Steve Ahorlu

Personal information
- Full name: Stephen Ahorlu
- Date of birth: 5 September 1988 (age 37)
- Place of birth: Kpandu, Ghana
- Height: 1.84 m (6 ft 0 in)
- Position: Goalkeeper

Youth career
- Heart of Lions

Senior career*
- Years: Team / Apps / (Gls)
- 2008–2010: Heart of Lions /  / (0)
- 2010–2011: Hapoel Ashkelon / 32 / (0)
- 2011: Heart of Lions /  / (0)
- 2011–2012: Medeama S.C. /  / (0)
- 2012: → Wassaman United (loan) /  / (0)
- 2012–2024: Heart of Lions / 5 / (0)

= Stephen Ahorlu =

Ghanaian footballer

Stephen Ahorlu (born 5 September 1988) is a Ghanaian former professional footballer who plays as a goalkeeper.

==Club career==
Ahorlu was born in Kpandu.

He returned to his former club Heart of Lions ahead of the 2013–14 season. In December he received criticism from fans for poor performances.
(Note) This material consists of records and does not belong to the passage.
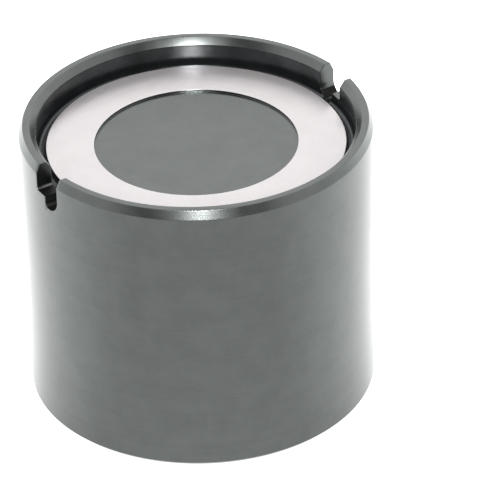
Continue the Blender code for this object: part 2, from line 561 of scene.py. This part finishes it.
def makeWorld():
    world = bpy.data.worlds.new("studio")
    bpy.context.scene.world = world
    world.use_nodes = True
    t = NodeTree(world.node_tree)
    parts = t.node("ShaderNodeSeparateXYZ", Vector=t.node("ShaderNodeTexCoord").outputs["Generated"])
    backX, backY = backDirection()
    away = t.value(parts, 0) * backX + t.value(parts, 1) * backY
    rear = t.smooth(away, *light["skyTurn"])
    plain = light["skyFront"] + rear * (light["skyBack"] - light["skyFront"])
    tilt = math.radians(light["darkElevation"])
    near = t.value(parts, 2) * math.sin(tilt) - away * math.cos(tilt)
    edges = [math.cos(math.radians(light[key])) for key in ("darkOuter", "darkInner")]
    sky = plain - t.smooth(near, *edges) * (plain - light["skyDark"])
    room = t.node("ShaderNodeBackground", Color=sky, Strength=1.0)
    white = t.node("ShaderNodeBackground", Color=(1.0, 1.0, 1.0, 1.0), Strength=light["backdrop"])
    seen = t.node("ShaderNodeLightPath").outputs["Is Camera Ray"]
    both = t.node("ShaderNodeMixShader", i0=seen, i1=room.outputs[0], i2=white.outputs[0])
    t.node("ShaderNodeOutputWorld", Surface=both.outputs[0])


def makeLamp(wide, power):
    lamp = bpy.data.lights.new("tallLamp", "AREA")
    lamp.shape = "RECTANGLE"
    lamp.size = wide
    lamp.size_y = light["lampTall"]
    lamp.energy = power
    tilt = math.radians(light["lampElevation"])
    turn = math.radians(view["turn"] - 90 + light["lampAside"])
    toward = Vector((math.cos(turn) * math.cos(tilt), math.sin(turn) * math.cos(tilt), math.sin(tilt)))
    made = linkObject("tallLamp", lamp)
    made.location = toward * light["lampDistance"] + Vector((0, 0, cupHeight))
    made.rotation_euler = toward.to_track_quat("Z", "Y").to_euler()


makeCamera()
print("camera placed")
makeFloor()
makeWorld()
for wide, power in zip(light["lampWide"], light["lampPower"]):
    makeLamp(wide, power)
scene = bpy.context.scene
scene.view_settings.view_transform = "Standard"
scene.view_settings.look = "None"
print("stage and light ready")

lifterCup = makeCup()
weightNormals(lifterCup)
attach(lifterCup, "root")
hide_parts("lifter_body")
print("lifter dressed")
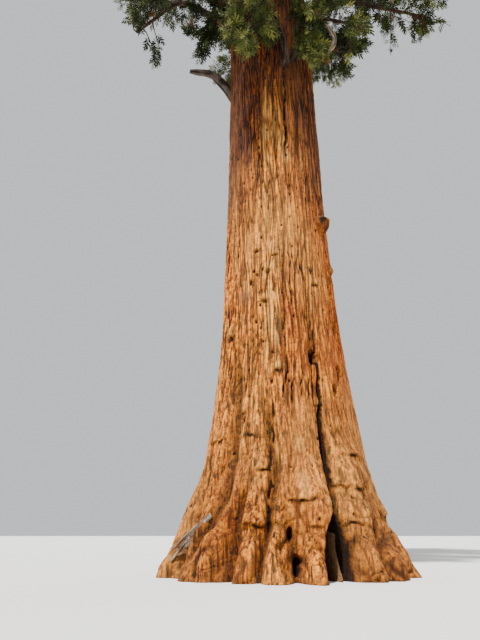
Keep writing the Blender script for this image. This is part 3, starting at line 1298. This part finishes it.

Ahorlu retired in 2015 after sustaining a "career-threatening injury" in 2013.

==International career==
On 13 May 2010, Ahorlu earned his call-up in the Ghana national team for the 2010 FIFA World Cup.

==Post-playing career==
In 2017 Ahorlu was appointed goalkeeping coach at his former club Heart of Lions, playing in Ghana's Division One, the country's second tier.